Data inteijen, atau katakan data tontonan TV itu, hanya untuk dibaca agar negara atau pemerintah mengetahui kebijaksanaannya, berdasar argumentasi dan pengetahuan atas kondisi masyarakat. Dengan cara itu, pemerintahan Jepang mengetahui apa yang disukai dan tidak disukai rakyatnya, atas berbagai hal yang muncul lewat media televisi. Bukan untuk mengancam atau menindas selera masyarakat.

Dengan pengantar seperti saya tuliskan di atas, saya hanya ingin menyampaikan; Hingga dalam penanganan contatc tracing berkait menggilanya paparan virus corona di jaman pandemi, Pemerintah Indonesia menolak pemakaian aplikasi contact tracing. Lebih memilih cara manual. Kenapa tidak memakai aplikasi teknologi komunikasi dan informasi canggih yang tersedia? Alasan Pemerintah sederhana; Tidak ingin dianggap memata-matai rakyatnya.

Alasan yang mengada-ada. Terkesan sangat nganu dan horor. Lhah, membebaskan rakyat jual-beli nomor perdana dengan registrasi online, sementara lewat HP pula mobilitas pemakainya bisa diakses dan direkam dalam aplikasi GPS itu? Karena setiap keputusan Pemerintah, selalu persoalan pokoknya ada udang dibalik bisnis kebijakan. Soal vaksin, soal laptop dikbud yang spek-nya rendah tapi muahal banget. Coro aja bisa ketawa melihat hal itu. Sayangnya, coro tak bisa melihat hal itu. Bisa didenda 5jt atau dibui tiga hari.

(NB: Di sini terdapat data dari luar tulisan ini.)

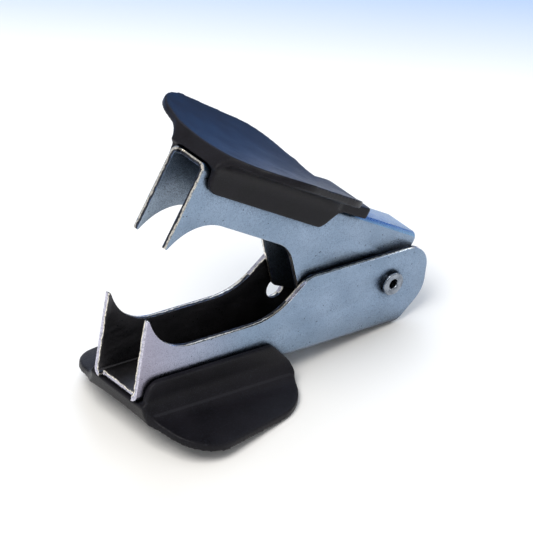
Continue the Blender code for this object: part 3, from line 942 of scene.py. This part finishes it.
# The web's blue and the lower channel's dark inside stand in for what they mirror
nickel = ((0.21, 0.285, 0.39), (0.29, 0.375, 0.50), 0.26, 0.38)
outer_steel = plated_steel("nickel_plate", *nickel)
fang_steel = plated_steel("nickel_plate_fangs", *nickel, fang_tint=(0.43, 0.40, 0.50))
# Painted light and shade: the upper channel's inside is the same plating in a lighter tone, as a
# painted reflection, with painted shade reaching 9 mm into it.
inner_steel = plated_steel("nickel_plate_inside", (0.27, 0.34, 0.43), (0.42, 0.50, 0.61), 0.32, 0.44,
                           shade_reach=9.0 * MM)
web_steel = plated_steel("nickel_plate_web", (0.13, 0.27, 0.46), (0.20, 0.37, 0.58), 0.24, 0.34)
shaded_steel = plated_steel("nickel_plate_shaded", (0.07, 0.068, 0.073), (0.15, 0.145, 0.155),
                            0.36, 0.48)
# Painted light on the cut edges, over their own burnished and fracture bands: the near-white bands are
# painted highlights, the near-black bands painted shade, the blue band next to the inside a painted
# reflection, and the fang fronts' lavender a painted reflection too.
sheared = cut_edge("sheared_edge", [
    (0.0, (0.40, 0.46, 0.55)), (0.12, (1.0, 0.95, 0.84)), (0.42, (0.95, 0.89, 0.78)),
    (0.54, (0.03, 0.03, 0.035)), (0.9, (0.04, 0.045, 0.06)), (1.0, (0.10, 0.16, 0.30))])
cut_front_sheen = cut_edge("fang_front_cut_sheen", [
    (0.0, (0.62, 0.60, 0.70)), (0.62, (0.55, 0.54, 0.64)), (0.72, (1.0, 0.95, 0.84)),
    (0.86, (0.90, 0.84, 0.72)), (0.94, (0.05, 0.05, 0.06)), (1.0, (0.04, 0.04, 0.05))])
plastic = moulded_plastic("black_moulding")

lower_jaw = make_jaw("lower_jaw_sheet", LOWER_WIDTH, lower_side_outline(), PIVOT_Z_LOWER,
                     circle(HOLE_Y, HOLE_Z, HOLE_RADIUS),
                     (fang_steel, shaded_steel, sheared, cut_front_sheen, outer_steel), LOWER)
upper_jaw = make_jaw("upper_jaw_sheet", UPPER_WIDTH, upper_side_outline(), PIVOT_Z_UPPER,
                     None, (outer_steel, inner_steel, sheared, sheared, web_steel), UPPER)
lower_grip = make_grip("lower_thumb_grip", LOWER_WIDTH, FLANK_REACH_LOWER, False, plastic, LOWER)
upper_grip = make_grip("upper_thumb_grip", UPPER_WIDTH, FLANK_REACH_UPPER, True, plastic, UPPER)
rivet_metal = rolled_steel("rivet_metal", (0.13, 0.15, 0.18), (0.36, 0.39, 0.44), 0.2, 0.34)
rivet = make_rivet("hollow_rivet", rivet_metal, LOWER)
spring_wire = rolled_steel("spring_wire", (0.10, 0.10, 0.11), (0.24, 0.24, 0.26), 0.28, 0.42)
spring = make_spring("coil_spring", spring_wire, LOWER)

for piece, body, node, slot in (
        (lower_jaw, "lower", "lower_jaw", "nickel_plated_steel"),
        (upper_jaw, "upper", "upper_jaw", "nickel_plated_steel"),
        (lower_grip, "lower", "lower_grip", "black_plastic"),
        (upper_grip, "upper", "upper_grip", "black_plastic"),
        (rivet, "lower", "pivot_rivet", "rivet_steel"),
        (spring, None, "torsion_spring", "spring_steel")):
    if body:
        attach(piece, body)
    else:
        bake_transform(piece)
    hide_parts(node)

make_floor()
make_sky()
area_light("key", 20, 62, (0.35, 0.35), 2.7, (1.0, 0.975, 0.93))
area_light("blue_back", 215, 45, (0.5, 0.3), 1.1, (0.60, 0.75, 1.0))
make_camera()
bpy.context.scene.view_settings.view_transform = "Standard"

Karena mangsalahnya, kalau menggunakan lacak kontak teknologi tinggi, siapa mitra yang diajak? Siapa saja di barisan di belakangnya? Itu juga pertanyaan yang muncul, kenapa Wishnutama diganti Sandiaga Uno sebagai menteri pariwisata. Begitu juga kenapa dokter Terawan diganti Budi Sadikin selaku menteri kesehatan. Dan seterusnya. Semua tergantung legacy apa yang mau diberikan Jokowi, dalam gebrakan terakhirnya.